Rien n’est comparable à la sensation de se réveiller le matin (plusieurs heures avant le réveil habituel), nerveuse et excitée à l’idée de la journée qui s’annonce. Vous vous demandez si vous pouvez manger quelque chose de si tôt le matin, mais vous savez que vous aurez besoin d’énergie pour la journée, alors vous grignotez une banane ou un morceau de pain grillé tout en sirotant un café. Les listes sont vérifiées les unes après les autres – la dernière chose qu’un militant souhaite est de laisser sa banderole derrière lui ou d’être le seul à ne pas avoir de combinaison.

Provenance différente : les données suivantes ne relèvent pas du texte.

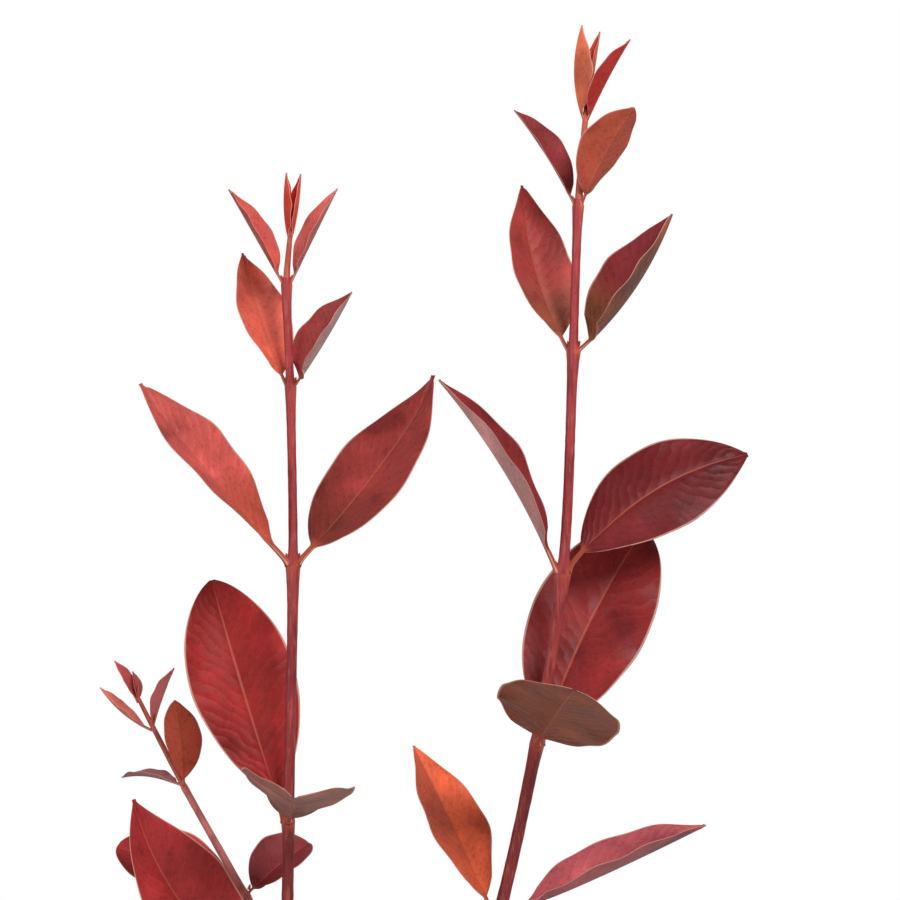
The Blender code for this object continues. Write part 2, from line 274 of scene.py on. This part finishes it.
# Leaf shape
# Every leaf follows the same rule from its own sizes: a curved stalk, a folded blade whose half width follows
# one curve, a rib below and a groove above, a wavy margin, and puckers between the side veins. It is made as
# a closed shell, and stands in place of its own solid.
MM = 0.001
UP = Vector((0, 0, 1))
ALONG_STEPS = 84
ACROSS_STEPS = 11
DIRECTION_STEP = 0.01
BLADE_THICKNESS = 0.3
LEAST_HALF_WIDTH = 0.12
DRIP_POWER = 6
HOOK_POWER = 7
FOLD_POWER = 1.25
STALK_SHARE = 0.1
STALK_RADIUS_SHARE = 0.0115
THINNEST_STALK = 0.4
STALK_RISE = 55
STALK_BEND = 0.06
STALK_FLARE = 0.9
FLARE_REACH = 0.016
TUFT_SINK = 1.5
ROUND_REACH = 0.1
STALK_WIDTH_SHARE = 0.9
RELIEF_FROM = 1
CURL_HEIGHT = 1.1
CURL_ALONG, CURL_ACROSS = 4.5, 0.9
CURL_APART = 7.3
RIPPLE_HEIGHT = 0.32
RIPPLE_RATE = 24
RIPPLE_SHIFT = 2
PUCKER_HEIGHT = 0.08
PUCKER_CHANGE = 0.26
PUCKER_ALONG, PUCKER_ACROSS = 9, 2.5
PUCKER_APART = 3.1
PUCKER_SHIFT = 4
GROOVE_DEPTH = 0.25
GROOVE_WIDTH = 0.5
RIB_DEPTH_SHARE = 0.75
RIB_WIDTH_SHARE = 0.7
RIB_FADE = 0.8


def leaf(turn, rise, length, width, roll=0, twist=0, fold=22, arch=0.05, sway=0, base=0.85, point=0.9,
         drip=0.3, upper=(152, 48, 45), under=(145, 85, 66), bottom=None, left=None, wavy=1.0, hook=0):
    """The sizes and tints of one leaf, measured as in its solid.

    turn and rise give its course, base and point the fullness of its two ends, and drip draws out its tip.
    arch and sway bow it upwards and sideways, and hook bends the tip aside, as shares of its length.
    wavy scales the ripple of its margin. bottom is the tint of its base, and left is the tint of its left
    half, a painted shade darker than the rest of the blade.
    """
    # The left tint is painted shade on the left half of the blade.
    tints = dict(upper=upper, under=under, base=bottom or upper, left=left or upper)
    return dict(turn=turn, rise=rise, length=length, width=width, roll=roll, twist=twist, fold=fold,
                arch=arch, sway=sway, base=base, point=point, drip=drip, tints=tints, wavy=wavy, hook=hook)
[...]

Sur le chemin du site, vous essayez d’apercevoir le lever du soleil, ce qui n’est généralement possible que le jour du Nouvel An à la plage. Vous arrivez enfin sur le site, évaluez la situation et revoyez le plan une dernière fois. En attendant l’heure du départ, vous regardez vos camarades militants et essayez de faire une blague pour alléger le silence du petit matin, tout en réalisant que le café n’était pas le meilleur choix pour le petit-déjeuner. Après ce qui semble être une éternité, c’est enfin le moment de partir, vous et l’équipe vous vous dirigez vers la base des mâts et regardez la tâche qui vous attend en pensant : ” Ouah ! “A quoi pensions-nous ?” C’est un objectif ambitieux, mais vous avez la foi et la confiance en vos camarades militants pour y arriver.

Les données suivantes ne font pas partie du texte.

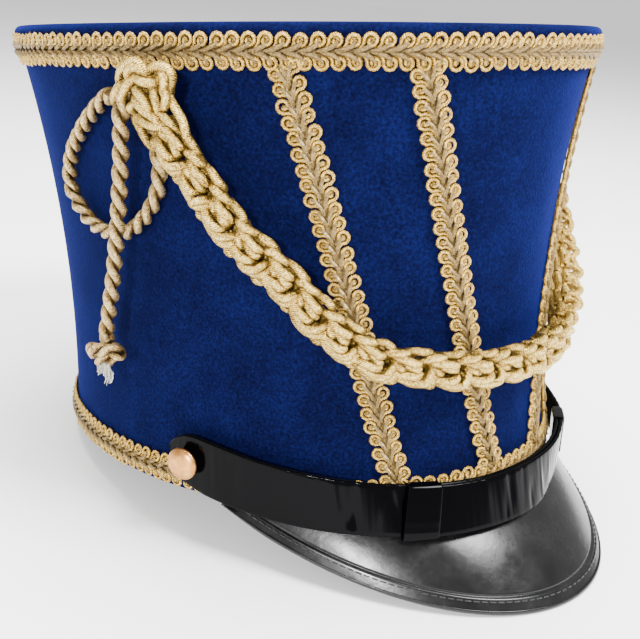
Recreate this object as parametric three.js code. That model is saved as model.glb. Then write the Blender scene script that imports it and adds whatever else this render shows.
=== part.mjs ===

Au fur et à mesure que nous remontons les cordes, un par un, tout ce qui nous entoure s’évanouit et nous nous concentrons sur la tâche à accomplir. Vous ne pensez pas au fait que vous êtes à 20 mètres du sol, vous ne voyez pas les agents de la circulation en bas ou le camion de pompiers au loin, vous ne pensez pas aux voitures en bas et à ce que leurs passagers peuvent penser, et même les effets du café semblent avoir disparu. Après des années d’entraînement et de pratique pour ce moment, la sueur commence à couler sur votre front alors que vos élingues glissent plus que vous ne semblez grimper et que le harnais s’enfonce dans vos côtes, mais vous vous donnez à fond dans chacun de vos mouvements.
Lorsque vous avez fait quelques progrès, vous regardez vos camarades militants et vous voyez la détermination dans leurs yeux, ce qui vous donne la force et l’énergie de continuer, mais vous vous rappelez alors que vous avez emporté des collations, vous buvez une gorgée d’eau et pour la première fois, vous regardez autour de vous et vous réalisez que vous êtes en train d’escalader l’une des structures les plus monumentales de Johannesburg, le pont Nelson Mandela, le soleil est levé, la route a été bloquée, il y a beaucoup plus d’agents de la circulation, le camion de pompiers est arrivé et tous les yeux sont rivés sur vous.
Avec un nouvel élan d’énergie, vous continuez et vous avez enfin un système qui fonctionne et qui vous fait progresser beaucoup plus et vous semblez prendre de la hauteur. Les grimpeurs discutent et nous nous rendons compte que nous n’aurons pas toute la journée pour grimper au sommet et nous décidons donc d’accrocher l’énorme bannière même si nous ne sommes pas encore tout à fait au sommet. Un sentiment de soulagement se fait sentir tout autour de nous et nous nous regardons les uns les autres avec des sourires radieux, sachant que nous avons accompli ce que nous avions prévu de faire. Vous prenez un moment pour réaliser ce que vous venez de faire avec la force et le courage de vos camarades militants pour lutter pour les droits de l’environnement et de vos concitoyens sud-africains.
Vous pensez tout de suite que le socle n’était pas assez solide pour supporter le poids et le vent, mais vous vous rendez compte que votre banderole a été déchirée par quelqu’un en dessous afin de se débarrasser de la bannière et du message que nous essayons de transmettre. Votre cœur se serre en réalisant que toute la préparation, l’entraînement, les nuits blanches, les heures d’escalade n’ont servi qu’à quelques secondes et vous priez pour que le photographe ait pu prendre une bonne image.
Vous vous sentez impuissant, suspendu au-dessus de Jozi, et vous regardez les bandes de la banderole tomber au sol, mais vous entendez alors “AMANDLA !” et vous voyez votre équipier le poing levé en l’air et vous dites “AWETHU !” et vous vous rappelez que vous n’êtes pas seul, que nous avons la force du nombre et que peu importe le nombre de banderoles qu’ils coupent, de manifestations qu’ils essaient de faire taire, de militants qu’ils arrêtent, de faits qu’ils nient, nous ne cesserons pas de nous dresser contre ceux qui continuent à détruire notre environnement et à faire passer le profit avant les gens.